STATED EXERCISE:
Starting at the line containing "of the base.", copy each line exactly, ending with the line containing "if empty is". Leave out everything else.

** Start SUPPLIED MATERIAL **

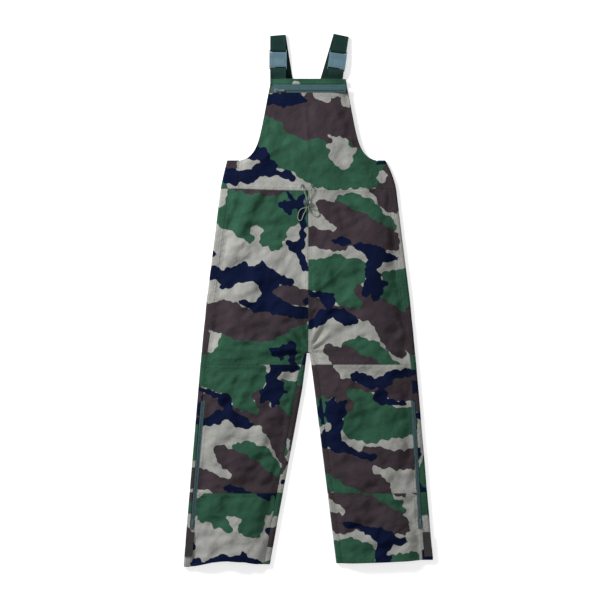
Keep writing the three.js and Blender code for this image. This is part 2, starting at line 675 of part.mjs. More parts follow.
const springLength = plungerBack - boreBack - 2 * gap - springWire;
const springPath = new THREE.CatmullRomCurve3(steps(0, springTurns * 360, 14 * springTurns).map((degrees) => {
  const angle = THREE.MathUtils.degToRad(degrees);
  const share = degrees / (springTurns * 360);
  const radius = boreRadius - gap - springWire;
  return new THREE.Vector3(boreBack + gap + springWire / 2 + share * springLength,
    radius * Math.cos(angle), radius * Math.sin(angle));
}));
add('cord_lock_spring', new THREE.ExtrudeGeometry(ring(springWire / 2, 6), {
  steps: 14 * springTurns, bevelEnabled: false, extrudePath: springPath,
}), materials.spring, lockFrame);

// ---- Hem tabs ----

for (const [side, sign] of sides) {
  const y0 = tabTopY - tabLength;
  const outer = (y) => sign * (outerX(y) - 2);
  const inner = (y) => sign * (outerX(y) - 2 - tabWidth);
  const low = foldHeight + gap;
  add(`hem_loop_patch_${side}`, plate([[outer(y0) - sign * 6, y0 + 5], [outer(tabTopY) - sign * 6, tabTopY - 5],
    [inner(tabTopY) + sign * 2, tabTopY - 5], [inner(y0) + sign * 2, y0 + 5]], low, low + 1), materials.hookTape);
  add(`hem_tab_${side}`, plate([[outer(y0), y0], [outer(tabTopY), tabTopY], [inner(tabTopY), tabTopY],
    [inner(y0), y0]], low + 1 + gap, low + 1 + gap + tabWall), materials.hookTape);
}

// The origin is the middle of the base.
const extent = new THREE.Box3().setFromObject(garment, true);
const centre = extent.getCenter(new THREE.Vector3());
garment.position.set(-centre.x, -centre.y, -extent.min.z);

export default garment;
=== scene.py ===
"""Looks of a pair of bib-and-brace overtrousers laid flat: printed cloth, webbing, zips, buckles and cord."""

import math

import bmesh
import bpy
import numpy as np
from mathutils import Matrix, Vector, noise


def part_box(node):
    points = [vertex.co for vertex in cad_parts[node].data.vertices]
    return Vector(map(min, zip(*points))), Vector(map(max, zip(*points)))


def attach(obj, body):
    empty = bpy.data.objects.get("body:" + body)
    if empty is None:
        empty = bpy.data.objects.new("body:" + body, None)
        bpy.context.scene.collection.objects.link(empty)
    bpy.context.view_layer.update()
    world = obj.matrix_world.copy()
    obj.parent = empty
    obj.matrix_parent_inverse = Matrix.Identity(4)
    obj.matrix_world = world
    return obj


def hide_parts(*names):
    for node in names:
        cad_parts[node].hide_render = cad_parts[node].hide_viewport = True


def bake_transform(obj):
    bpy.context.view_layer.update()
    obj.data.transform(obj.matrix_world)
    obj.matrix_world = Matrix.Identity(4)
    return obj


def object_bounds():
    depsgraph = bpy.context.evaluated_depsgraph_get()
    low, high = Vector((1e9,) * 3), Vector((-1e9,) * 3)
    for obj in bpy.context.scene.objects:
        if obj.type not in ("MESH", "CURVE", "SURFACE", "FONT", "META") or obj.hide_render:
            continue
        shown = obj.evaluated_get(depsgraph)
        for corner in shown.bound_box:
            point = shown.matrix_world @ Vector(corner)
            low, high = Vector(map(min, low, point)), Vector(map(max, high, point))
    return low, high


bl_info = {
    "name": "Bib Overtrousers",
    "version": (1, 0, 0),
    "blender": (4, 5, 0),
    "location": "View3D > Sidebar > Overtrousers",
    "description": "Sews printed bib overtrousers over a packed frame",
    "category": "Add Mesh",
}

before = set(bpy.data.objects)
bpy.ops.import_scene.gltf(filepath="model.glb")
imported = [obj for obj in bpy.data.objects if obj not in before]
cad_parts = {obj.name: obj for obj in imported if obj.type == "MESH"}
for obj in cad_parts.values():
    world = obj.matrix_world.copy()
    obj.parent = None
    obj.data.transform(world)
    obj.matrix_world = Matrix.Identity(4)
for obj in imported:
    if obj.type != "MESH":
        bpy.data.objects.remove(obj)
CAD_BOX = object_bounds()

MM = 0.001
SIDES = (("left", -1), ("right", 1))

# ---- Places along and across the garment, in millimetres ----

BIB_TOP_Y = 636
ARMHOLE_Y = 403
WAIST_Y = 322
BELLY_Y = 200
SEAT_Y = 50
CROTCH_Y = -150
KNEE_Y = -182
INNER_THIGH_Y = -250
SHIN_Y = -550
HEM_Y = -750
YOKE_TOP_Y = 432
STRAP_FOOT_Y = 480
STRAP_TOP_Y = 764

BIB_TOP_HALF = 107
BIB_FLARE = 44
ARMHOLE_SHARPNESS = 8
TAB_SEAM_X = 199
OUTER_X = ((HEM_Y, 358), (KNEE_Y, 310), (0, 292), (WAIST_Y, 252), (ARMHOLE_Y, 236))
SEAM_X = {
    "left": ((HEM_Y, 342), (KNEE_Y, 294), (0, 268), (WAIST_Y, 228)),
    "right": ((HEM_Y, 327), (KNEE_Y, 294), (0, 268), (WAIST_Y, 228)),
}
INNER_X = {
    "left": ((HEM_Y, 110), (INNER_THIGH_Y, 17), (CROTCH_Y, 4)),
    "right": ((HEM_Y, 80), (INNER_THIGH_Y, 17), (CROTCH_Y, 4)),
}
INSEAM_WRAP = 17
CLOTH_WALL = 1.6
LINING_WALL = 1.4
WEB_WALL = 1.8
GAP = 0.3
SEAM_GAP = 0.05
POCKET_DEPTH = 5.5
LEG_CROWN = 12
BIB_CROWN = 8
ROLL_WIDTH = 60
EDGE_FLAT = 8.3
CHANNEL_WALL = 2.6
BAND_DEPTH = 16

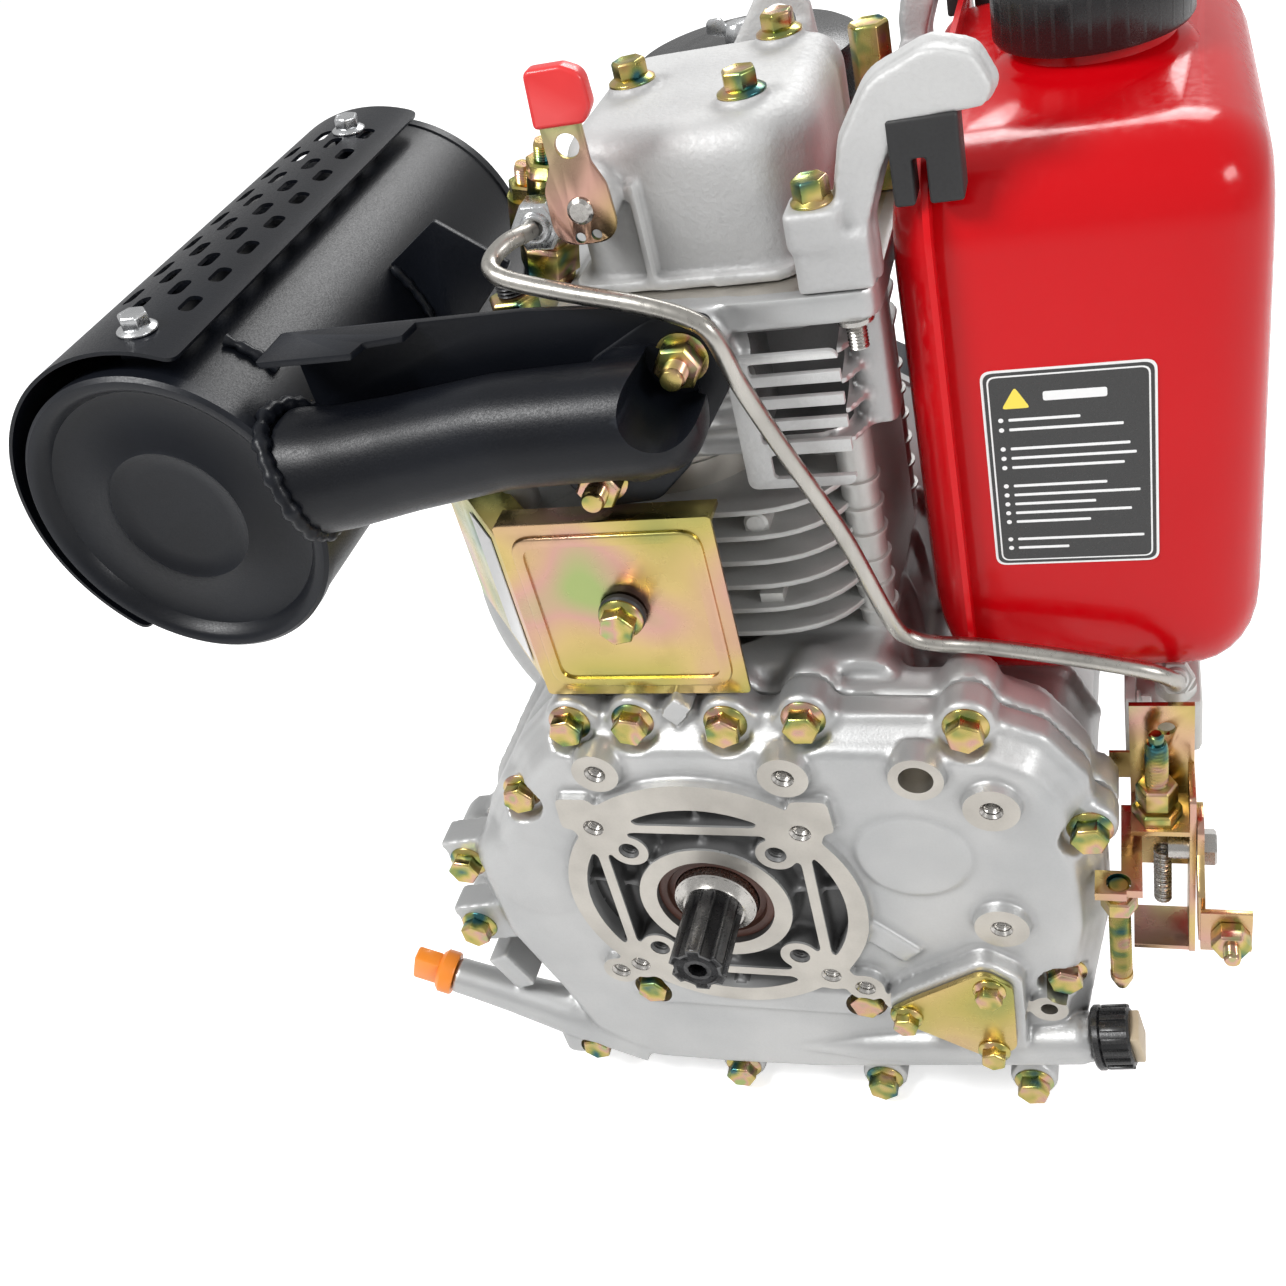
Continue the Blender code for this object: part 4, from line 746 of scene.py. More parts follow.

** End SUPPLIED MATERIAL **

FINISHED ANSWER:
// The origin is the middle of the base.
const extent = new THREE.Box3().setFromObject(garment, true);
const centre = extent.getCenter(new THREE.Vector3());
garment.position.set(-centre.x, -centre.y, -extent.min.z);

export default garment;
=== scene.py ===
"""Looks of a pair of bib-and-brace overtrousers laid flat: printed cloth, webbing, zips, buckles and cord."""

import math

import bmesh
import bpy
import numpy as np
from mathutils import Matrix, Vector, noise


def part_box(node):
    points = [vertex.co for vertex in cad_parts[node].data.vertices]
    return Vector(map(min, zip(*points))), Vector(map(max, zip(*points)))


def attach(obj, body):
    empty = bpy.data.objects.get("body:" + body)
    if empty is None:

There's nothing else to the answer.